I shall make no further comments, but leave my readers to their own judgment, without anticipating their reflections. However the learned may admire Tacitus for his art in raising a rich work from poor materials, his judicious reflections, and concise (though obscure) manner of impressing his sentiments; yet he shall never take him for my guide, because he is too malignant, and ascribes the most casual events to a dark policy. If Augustus names Tiberius for his successor, it is according to Tacitus, with a design that the vices of that tyrant should serve as a foil to set off his own qualities. If Piso is appointed governor of such a province, it is in order to be a spy over Germanicus, whom Tiberius envied.
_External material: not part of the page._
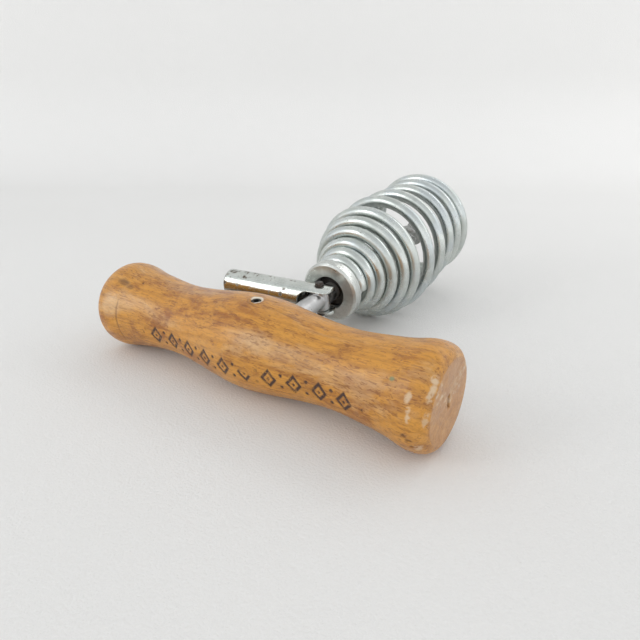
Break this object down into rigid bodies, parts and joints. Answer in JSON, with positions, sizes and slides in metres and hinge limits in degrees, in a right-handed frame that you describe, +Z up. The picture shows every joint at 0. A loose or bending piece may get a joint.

If Sejanius is elected prime minister, it is in order to glut the vengeance of the gods: he ascribes the offspring of chance to a gloomy destiny: his characters generally bear the same features: it is not the man whom he describes, but the historian's heart I read for this very reason I do not like him, because he distorts the objects. Had the same events happened in his time at Rome which have happened within those fifteen months in the county where I reside, what a political picture would not Tacitus have left to future ages! The plebians all up in arms, and the supreme Augur asleep without consulting the Omens! The temples of the gods threatened with destruction, and the Pontiff silent! And when the danger is over, the empire in commotion, and the Pontiff offering propitiatory sacrifices and inviting the people to burn incense, in order to avert those calamities from which the gods had delivered them, during his security and somnolence! Reflec tions of the kind I leave to such historians as Tacitus or to the Lord Bishop of Cloyne himself, who is so ingenious as to metamorphose me into a being to which I bear no resemblance, and to cast me in a mould so ill fitted to my frame.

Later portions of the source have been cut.